ATUALIDADES
Pode haver alguma coisa mais patética do que a manifestação árabe contra a guerra? Um milhão de britânicos marcharam pelas ruas de Londres, mais de meio milhão de espanhóis, em Madri, 200.000 em Paris e Nova York. E no Cairo? Bom, apenas 600 egípcios apareceram em sua capital para protestar contra a próxima invasão do fraterno Iraque - cercados por 3.000 policiais. Para contrastar - e que contraste - 2.000 israelenses protestaram em Tel Aviv contra a guerra.
Que diabo está acontecendo com os árabes? Provavelmente, de todos as pessoas do mundo, eles - e somente eles - serão os que mais sofrerão com a invasão de sua pátria pelos americanos. Eles - e somente eles - têm vontade e capacidade de compreender que esta aventura militar americana tem por objetivo - conforme o secretário de estado, Colin Powell, declarou francamente na semana passada - modificar o mapa do Oriente Médio.
No entanto, confrontados com a catástrofe, os árabes estão como ratos. Seus líderes até que concordam com eles - mas não deixarão que suas respectivas populações se manifestem.
O presidente Mubarak, do Egito, deixou bastante evidente que é muito pouco o que se pode fazer para refrear o presidente Bush. O rei Abdullah, da Jordânia, disse que é quase "nada" o que os árabes podem fazer para evitar a guerra. O que faz com que os árabes, cada vez mais, se perguntem para que servem seus líderes. Os presidentes e reis do mundo árabe concordam com suas populações, mas não desejam vê-las manifestando a opinião desses governantes.
Uma coisa é o sr. Mubarak criticar os Estados Unidos, outra, bastante diferente, é a população egípcia fazer o mesmo. Que diabos pensavam os 3.000 policiais de segurança, enquanto cercavam seus irmãos e irmãs que protestavam?

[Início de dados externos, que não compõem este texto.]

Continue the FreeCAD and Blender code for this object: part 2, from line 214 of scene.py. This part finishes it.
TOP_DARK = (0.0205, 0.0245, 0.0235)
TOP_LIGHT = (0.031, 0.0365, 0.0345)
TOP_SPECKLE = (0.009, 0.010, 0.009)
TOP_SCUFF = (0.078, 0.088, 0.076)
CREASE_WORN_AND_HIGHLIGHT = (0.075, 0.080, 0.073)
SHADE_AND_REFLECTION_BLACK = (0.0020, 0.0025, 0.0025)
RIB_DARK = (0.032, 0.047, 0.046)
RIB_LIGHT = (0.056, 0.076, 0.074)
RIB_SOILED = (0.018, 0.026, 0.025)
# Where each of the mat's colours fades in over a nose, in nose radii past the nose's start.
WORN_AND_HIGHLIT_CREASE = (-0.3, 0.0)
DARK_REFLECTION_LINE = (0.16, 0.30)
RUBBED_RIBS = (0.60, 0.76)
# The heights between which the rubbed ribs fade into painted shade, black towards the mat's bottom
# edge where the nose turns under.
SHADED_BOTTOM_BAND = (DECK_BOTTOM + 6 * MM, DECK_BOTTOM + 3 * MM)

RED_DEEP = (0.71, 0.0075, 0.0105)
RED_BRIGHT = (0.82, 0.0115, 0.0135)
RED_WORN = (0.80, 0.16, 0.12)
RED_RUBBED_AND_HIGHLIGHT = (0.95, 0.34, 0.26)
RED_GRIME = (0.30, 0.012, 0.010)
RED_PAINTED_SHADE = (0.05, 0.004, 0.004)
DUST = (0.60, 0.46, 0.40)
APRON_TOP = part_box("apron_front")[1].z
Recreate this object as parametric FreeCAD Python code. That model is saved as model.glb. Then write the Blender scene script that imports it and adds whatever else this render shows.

É bem verdade que 200.000 sírios protestaram contra a guerra em Damasco. Porém, ninguém protesta na Síria a menos que esteja de acordo com o governo, o que vale dizer que este protesto "popular" em particular foi organizado pelo Partido Socialista Árabe Baath da Síria. Mas, pelo menos os sírios não levaram retratos de Saddam Hussein, como fizeram seus vizinhos em Beirute. Porque nas capitais árabes, há um problema especial. Frequentemente a oposição árabe à guerra é dificultada pelo apoio árabe ao ditador iraquiano.
Há duas semanas atrás, no Cairo, retratos do líder iraquiano foram retirados dos protestos contra a guerra. No sábado, em Beirute, homens que tinham lutado uns contra os outros na guerra civil libanesa reuniram-se para se opor à invasão do Iraque pela América, mas foram obscurecidos pelo número muito maior de libaneses que apoiavam Saddam Hussein e carregavam retratos do desgraçado homem para prová-lo.
Sayed Hassan Nasrallah, chefe do exército da guerrilha Hisbolá, censurou os árabes pelo seu "silêncio" e recomendou que eles "reavaliassem" a posição em relação à Europa depois dos protestos contra a guerra - isto, lembrem-se, proveniente de um homem que chefia uma organização cujos grupos satélites já fizeram dezenas de ocidentais reféns no Líbano, durante os anos 80.
Sayed Nasrallah também lamentou o fato de a "maior demonstração muçulmana da história" - a concentração de dois milhões de peregrinos muçulmanos em Meca para o Hajj - não ter usado slogans como "Morte à América" ou "Não à Guerra". Nasrallah também acusou "certos regimes árabes de "apoiarem a guerra ou de aprová-la em segredo". E, é lógico, nós todos sabemos quem são eles.